### Task to carry out
Report each line of the data that includes the word "JSON".

Start of Input data

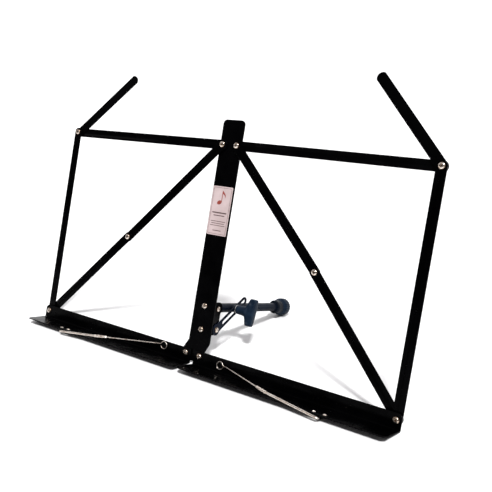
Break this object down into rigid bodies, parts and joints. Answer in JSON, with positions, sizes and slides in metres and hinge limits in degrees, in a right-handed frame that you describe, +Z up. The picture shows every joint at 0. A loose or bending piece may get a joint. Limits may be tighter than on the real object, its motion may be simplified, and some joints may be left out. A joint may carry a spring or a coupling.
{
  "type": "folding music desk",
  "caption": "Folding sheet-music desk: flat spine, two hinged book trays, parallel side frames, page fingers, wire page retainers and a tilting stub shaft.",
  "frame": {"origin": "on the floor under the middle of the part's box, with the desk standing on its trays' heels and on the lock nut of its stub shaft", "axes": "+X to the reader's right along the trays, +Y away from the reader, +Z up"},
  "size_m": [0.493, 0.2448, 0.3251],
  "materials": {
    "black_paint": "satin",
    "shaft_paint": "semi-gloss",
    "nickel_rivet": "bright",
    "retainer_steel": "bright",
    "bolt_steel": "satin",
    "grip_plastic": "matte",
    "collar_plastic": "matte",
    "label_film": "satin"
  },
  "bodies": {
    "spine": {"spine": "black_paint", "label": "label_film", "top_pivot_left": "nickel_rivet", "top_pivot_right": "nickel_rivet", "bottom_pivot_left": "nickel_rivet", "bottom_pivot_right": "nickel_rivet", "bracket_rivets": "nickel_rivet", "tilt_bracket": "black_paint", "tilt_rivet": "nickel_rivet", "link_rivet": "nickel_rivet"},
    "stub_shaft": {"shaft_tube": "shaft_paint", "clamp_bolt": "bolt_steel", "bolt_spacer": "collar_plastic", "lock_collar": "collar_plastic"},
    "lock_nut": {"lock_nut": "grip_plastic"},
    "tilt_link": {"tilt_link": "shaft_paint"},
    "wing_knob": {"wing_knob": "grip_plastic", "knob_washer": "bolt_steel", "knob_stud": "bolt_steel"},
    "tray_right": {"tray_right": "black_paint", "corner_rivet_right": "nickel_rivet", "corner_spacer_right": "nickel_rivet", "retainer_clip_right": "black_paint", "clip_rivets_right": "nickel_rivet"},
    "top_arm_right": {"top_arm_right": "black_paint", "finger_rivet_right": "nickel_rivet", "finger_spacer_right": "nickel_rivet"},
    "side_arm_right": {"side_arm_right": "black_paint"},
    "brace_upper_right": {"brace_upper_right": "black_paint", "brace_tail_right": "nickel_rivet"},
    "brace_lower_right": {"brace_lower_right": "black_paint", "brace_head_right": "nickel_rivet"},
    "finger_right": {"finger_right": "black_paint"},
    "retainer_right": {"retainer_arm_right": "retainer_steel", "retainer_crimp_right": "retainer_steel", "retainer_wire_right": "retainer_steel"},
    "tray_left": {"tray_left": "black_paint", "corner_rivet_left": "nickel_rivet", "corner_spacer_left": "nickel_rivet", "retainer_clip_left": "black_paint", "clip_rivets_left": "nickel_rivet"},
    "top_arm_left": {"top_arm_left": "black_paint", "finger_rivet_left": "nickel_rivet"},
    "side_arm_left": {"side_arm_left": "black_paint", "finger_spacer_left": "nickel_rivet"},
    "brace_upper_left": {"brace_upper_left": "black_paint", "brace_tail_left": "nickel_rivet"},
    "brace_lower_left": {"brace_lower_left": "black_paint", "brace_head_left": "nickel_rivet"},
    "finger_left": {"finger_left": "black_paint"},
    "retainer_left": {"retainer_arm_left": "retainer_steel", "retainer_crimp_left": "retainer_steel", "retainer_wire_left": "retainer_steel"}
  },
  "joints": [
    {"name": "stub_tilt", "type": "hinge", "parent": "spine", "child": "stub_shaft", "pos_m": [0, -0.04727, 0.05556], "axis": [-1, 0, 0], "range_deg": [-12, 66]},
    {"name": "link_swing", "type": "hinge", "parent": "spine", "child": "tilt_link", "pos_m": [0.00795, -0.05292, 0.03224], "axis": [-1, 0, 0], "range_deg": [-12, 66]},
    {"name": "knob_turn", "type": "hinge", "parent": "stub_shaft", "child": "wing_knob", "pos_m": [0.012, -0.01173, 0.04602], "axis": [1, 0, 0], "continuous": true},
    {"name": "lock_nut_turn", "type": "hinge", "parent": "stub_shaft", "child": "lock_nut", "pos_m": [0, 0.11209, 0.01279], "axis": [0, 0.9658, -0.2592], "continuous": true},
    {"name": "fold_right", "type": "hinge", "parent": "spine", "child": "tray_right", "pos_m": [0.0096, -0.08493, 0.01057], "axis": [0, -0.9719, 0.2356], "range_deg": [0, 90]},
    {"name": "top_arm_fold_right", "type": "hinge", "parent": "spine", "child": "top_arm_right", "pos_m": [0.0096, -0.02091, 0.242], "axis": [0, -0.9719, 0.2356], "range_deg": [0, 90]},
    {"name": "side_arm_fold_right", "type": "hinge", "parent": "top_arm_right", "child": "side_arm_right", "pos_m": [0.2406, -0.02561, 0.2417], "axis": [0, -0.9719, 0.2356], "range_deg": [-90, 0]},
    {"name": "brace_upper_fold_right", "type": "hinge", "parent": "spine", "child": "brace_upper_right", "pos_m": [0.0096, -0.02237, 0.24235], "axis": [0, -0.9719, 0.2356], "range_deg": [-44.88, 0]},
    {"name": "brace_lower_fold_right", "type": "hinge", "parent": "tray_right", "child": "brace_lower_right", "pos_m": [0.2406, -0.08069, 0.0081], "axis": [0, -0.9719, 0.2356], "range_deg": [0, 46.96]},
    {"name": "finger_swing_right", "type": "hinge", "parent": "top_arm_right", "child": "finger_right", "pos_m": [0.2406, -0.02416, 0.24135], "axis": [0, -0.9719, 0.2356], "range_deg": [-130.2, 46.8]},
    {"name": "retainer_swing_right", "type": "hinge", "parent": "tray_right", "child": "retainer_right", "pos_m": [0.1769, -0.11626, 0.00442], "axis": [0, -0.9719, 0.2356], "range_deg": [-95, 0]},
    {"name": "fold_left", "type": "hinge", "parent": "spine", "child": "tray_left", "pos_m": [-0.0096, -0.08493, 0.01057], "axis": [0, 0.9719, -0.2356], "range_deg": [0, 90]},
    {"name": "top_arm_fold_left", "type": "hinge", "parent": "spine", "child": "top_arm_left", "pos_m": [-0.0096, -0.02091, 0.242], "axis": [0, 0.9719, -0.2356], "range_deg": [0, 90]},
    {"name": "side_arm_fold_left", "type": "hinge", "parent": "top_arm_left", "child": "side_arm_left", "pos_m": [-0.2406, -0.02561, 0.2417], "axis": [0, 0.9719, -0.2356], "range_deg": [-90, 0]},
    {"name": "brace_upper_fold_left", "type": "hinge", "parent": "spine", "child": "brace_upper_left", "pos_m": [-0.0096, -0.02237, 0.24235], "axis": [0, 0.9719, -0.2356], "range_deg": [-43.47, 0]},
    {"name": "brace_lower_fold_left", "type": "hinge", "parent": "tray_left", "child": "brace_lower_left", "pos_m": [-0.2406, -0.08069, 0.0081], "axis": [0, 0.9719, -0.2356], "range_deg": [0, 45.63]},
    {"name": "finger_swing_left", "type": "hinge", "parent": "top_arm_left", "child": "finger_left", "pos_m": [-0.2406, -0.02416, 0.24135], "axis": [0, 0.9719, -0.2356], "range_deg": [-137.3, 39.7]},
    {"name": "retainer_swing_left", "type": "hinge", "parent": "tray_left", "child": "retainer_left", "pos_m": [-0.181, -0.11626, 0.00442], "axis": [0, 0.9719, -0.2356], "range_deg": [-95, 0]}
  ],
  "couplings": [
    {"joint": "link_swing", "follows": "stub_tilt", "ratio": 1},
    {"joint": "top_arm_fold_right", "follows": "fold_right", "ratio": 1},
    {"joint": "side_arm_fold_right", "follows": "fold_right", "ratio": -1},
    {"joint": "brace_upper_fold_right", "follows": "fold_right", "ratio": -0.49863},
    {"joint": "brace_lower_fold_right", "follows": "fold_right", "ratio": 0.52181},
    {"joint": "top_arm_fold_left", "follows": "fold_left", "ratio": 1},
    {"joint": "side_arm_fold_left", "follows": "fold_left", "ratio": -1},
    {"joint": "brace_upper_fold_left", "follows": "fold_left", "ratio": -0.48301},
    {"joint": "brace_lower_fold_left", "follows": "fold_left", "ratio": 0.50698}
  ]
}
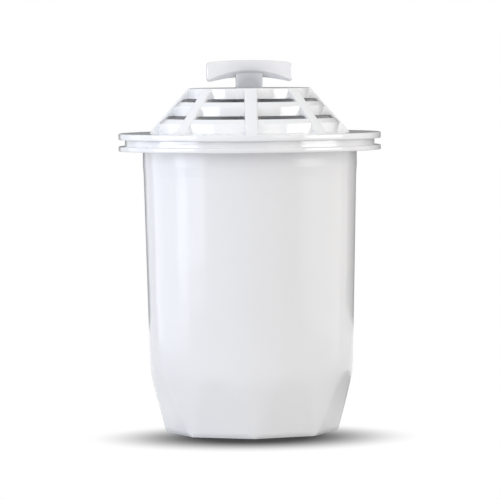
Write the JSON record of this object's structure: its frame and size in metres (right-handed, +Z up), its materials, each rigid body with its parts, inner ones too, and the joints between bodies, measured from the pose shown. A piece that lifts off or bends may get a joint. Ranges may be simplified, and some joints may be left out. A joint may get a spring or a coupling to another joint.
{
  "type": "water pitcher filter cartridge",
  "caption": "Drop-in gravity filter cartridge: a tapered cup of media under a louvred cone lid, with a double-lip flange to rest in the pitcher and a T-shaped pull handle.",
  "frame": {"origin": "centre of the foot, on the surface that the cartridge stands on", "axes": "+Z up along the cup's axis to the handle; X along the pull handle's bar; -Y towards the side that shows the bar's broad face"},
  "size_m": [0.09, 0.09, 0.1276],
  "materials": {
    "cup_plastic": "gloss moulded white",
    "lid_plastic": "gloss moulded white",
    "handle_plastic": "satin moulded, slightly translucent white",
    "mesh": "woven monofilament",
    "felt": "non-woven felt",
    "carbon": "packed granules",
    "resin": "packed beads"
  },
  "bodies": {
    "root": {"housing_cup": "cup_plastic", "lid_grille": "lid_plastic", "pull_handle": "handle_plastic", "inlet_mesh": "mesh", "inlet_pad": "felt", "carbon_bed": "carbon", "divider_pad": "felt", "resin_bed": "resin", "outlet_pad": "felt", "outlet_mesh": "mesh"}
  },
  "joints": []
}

End of Input data

### Answer for this exercise
Break this object down into rigid bodies, parts and joints. Answer in JSON, with positions, sizes and slides in metres and hinge limits in degrees, in a right-handed frame that you describe, +Z up. The picture shows every joint at 0. A loose or bending piece may get a joint. Limits may be tighter than on the real object, its motion may be simplified, and some joints may be left out. A joint may carry a spring or a coupling.
Write the JSON record of this object's structure: its frame and size in metres (right-handed, +Z up), its materials, each rigid body with its parts, inner ones too, and the joints between bodies, measured from the pose shown. A piece that lifts off or bends may get a joint. Ranges may be simplified, and some joints may be left out. A joint may get a spring or a coupling to another joint.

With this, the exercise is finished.